As a fan of mystery and horror, Chizmar becomes fascinated with the murders, and he has a friend at the local newspaper who gives him details that haven’t been revealed to the public. When he starts receiving prank phone calls and has a couple of scary incidents, Chizmar eventually comes to believe that The Boogeyman has to be somebody he knows.
This is an odd duck because Chizmar is a real person who uses an actual period in his life as the setting for a fictional plot inspired by true crime. It’s also the nostalgic love-letter to Chirzmar’s old hometown as well as a way of paying tribute to his parents who he obviously loved a great deal. All of that is nice and sweet, and then here comes the MURDERS!
The fictional killings and their effect on the town is genuinely horrifying and chilling at times. It really does read like a true crime book with Chizmar cutting back from his own life and experiences to a dispassionate reporting style based on witness accounts of the crimes themselves.
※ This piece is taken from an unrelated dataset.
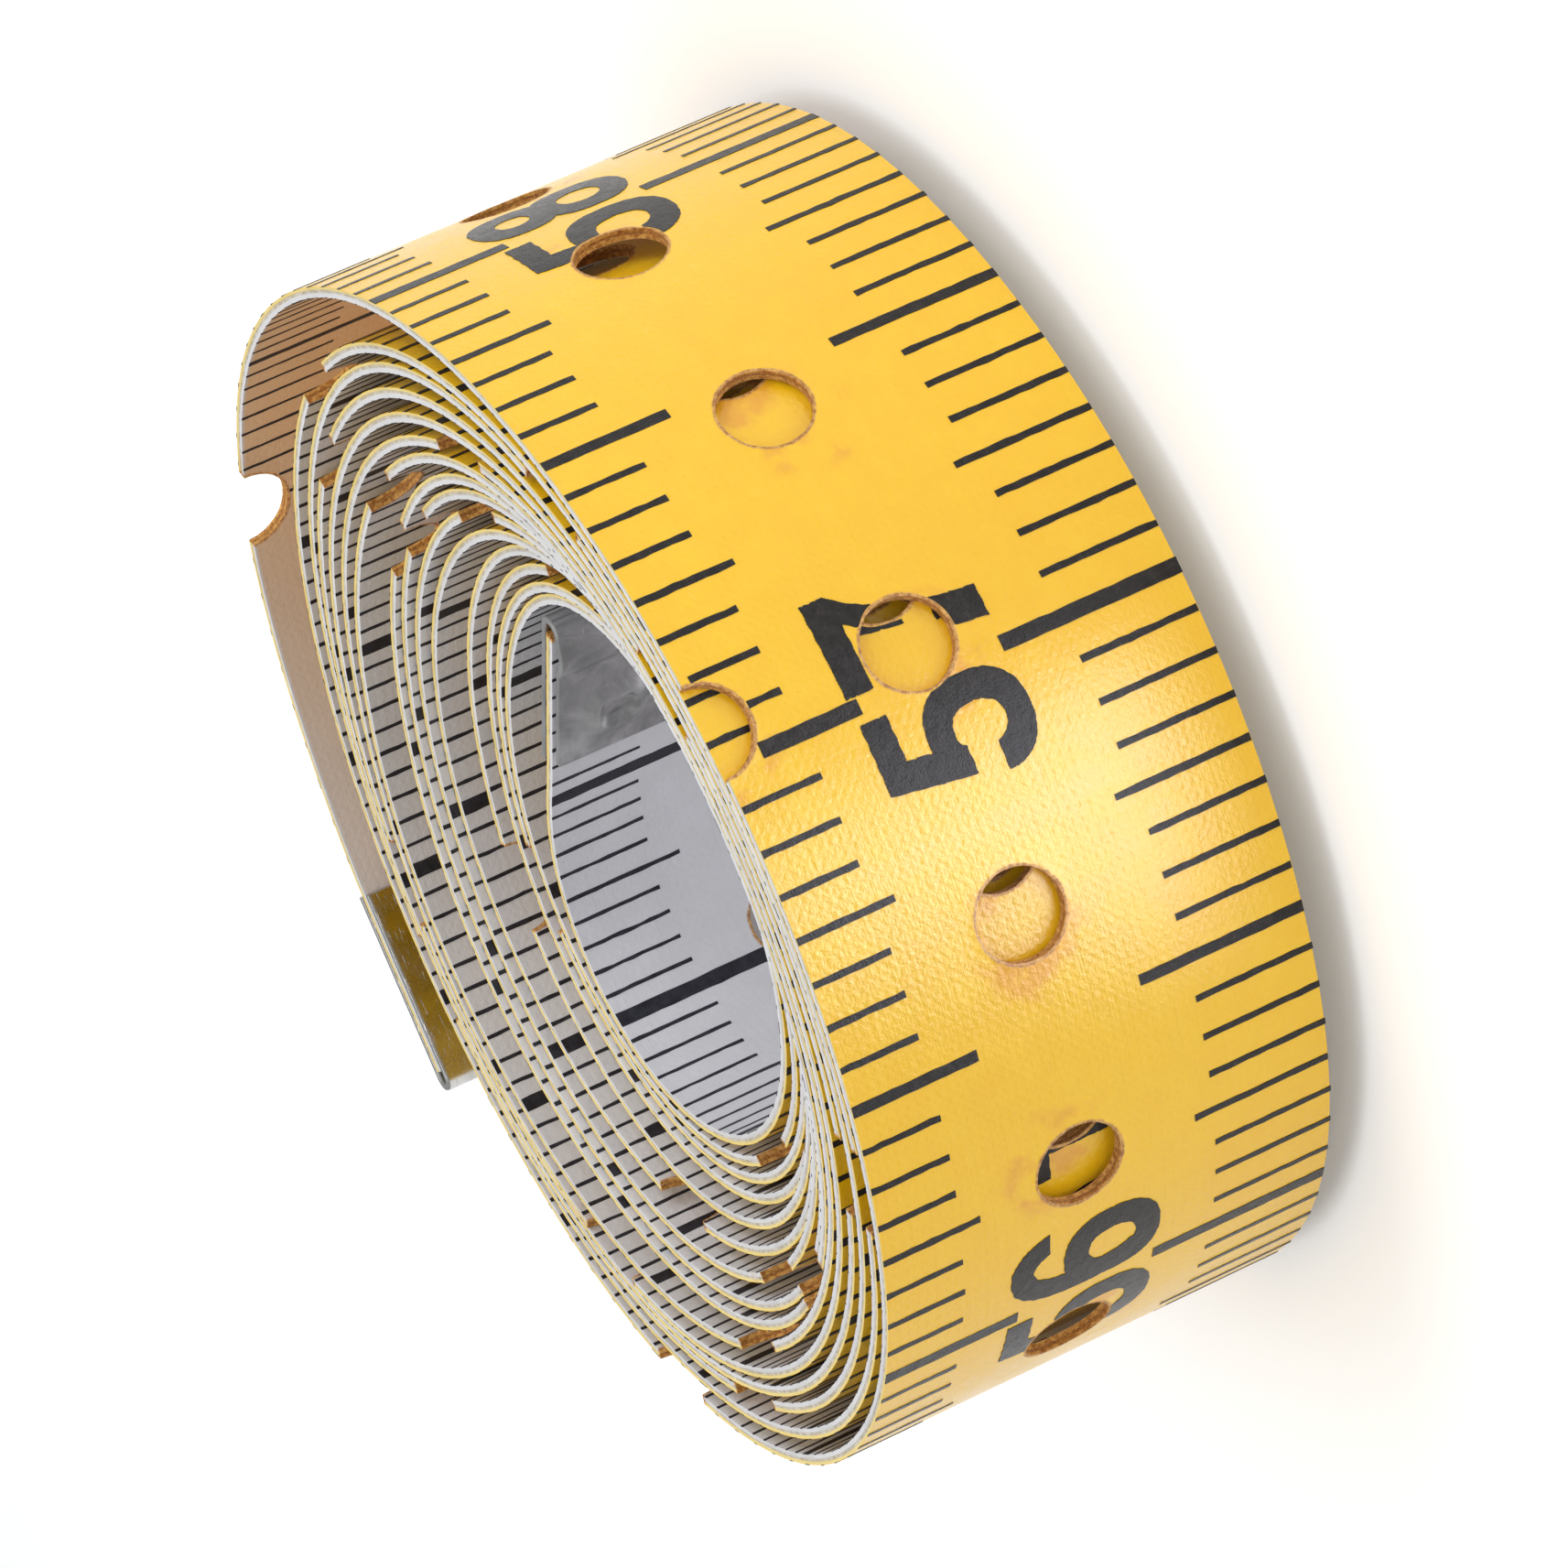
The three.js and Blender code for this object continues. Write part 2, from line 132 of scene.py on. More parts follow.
# ---- meshes ----------------------------------------------------------------------------
def mesh_object(name, co, faces, materials, face_material=None, s=None, w=None, smooth_deg=38.0):
    me = bpy.data.meshes.new(name)
    me.from_pydata([tuple(p) for p in co], [], [tuple(int(i) for i in f) for f in faces])
    for m in materials:
        me.materials.append(m)
    if face_material is not None:
        me.polygons.foreach_set("material_index", np.asarray(face_material, np.int32))
    for label, values in (("tape_s", s), ("tape_w", w)):
        if values is not None:
            me.attributes.new(label, "FLOAT", "POINT").data.foreach_set("value", np.asarray(values, np.float32))
    me.shade_smooth()
    me.set_sharp_from_angle(angle=math.radians(smooth_deg))
    me.validate()
    me.update()
    ob = bpy.data.objects.new(name, me)
    bpy.context.scene.collection.objects.link(ob)
    return ob


# ---- the ribbon ------------------------------------------------------------------------
ROWS = [0, 0.625, 1.25, 1.875, 2.5, 3.3, 4.35, 5.4] + [5.4 + 0.625 * i for i in range(1, 9)] + [11.6, 13.0, 14.5, 16.0, 17.2, 18.0]
RINGS = [(0.0, 0.004), (0.05, 0.022), (0.12, 0.014), (0.36, 0.0)]  # beyond the rim: how far, how high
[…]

The true crime influence is obvious in these parts, and it seems like a lot of this was inspired by the Golden State Killer case which had its own tragic ending for author Michelle McNamara when she wrote about it in I’ll Be Gone in the Dark.
While I was reading it all, I was fascinated and completely engrossed for the most part. However, over the course of the book I realized that Chizmar as a character in this story really wasn’t doing much of anything other than talking to people and getting the hell scared out of him a couple of times. While he is very curious about it and does end up talking to a police detective on several occasions, he’s not actively trying to play detective.
And in the end, Chizmar doesn’t actually DO anything. Even when the final revelation of the killer comes it’s not really all that shocking. (I figured it out by plot logic rather than clues in the book.) Even with a wrap-up scene there’s a lot of loose threads left dangling.
If this all had really happened, and it actually was a true crime story, then this account of Chizmer being there at the time would be pretty stunning. It’d also be understandable if not everything is explained. And again, I get that Chizmer was going for that true crime feel, but knowing that it’s fiction made it feel in the end that this was weak sauce and kind of pointless.
To his credit, there’s a theme that plays off the fictional Chizmer’s fascination with the murders to highlight one of the unsavory aspects of true crime in the way that far too often real tragedies that shatter lives are treated as puzzles to be solved for entertainment. Still, since the character doesn’t take that too far, I was once again left shrugging my shoulders about why I was supposed to care.
Despite all these misgivings, I enjoyed myself for the most part while reading. I was just left feeling dissatisfied after finishing it. I’d understand if somebody absolutely loved it, and I’d equally understand if someone hated it. I think it’ll work for some, but may fall short for others.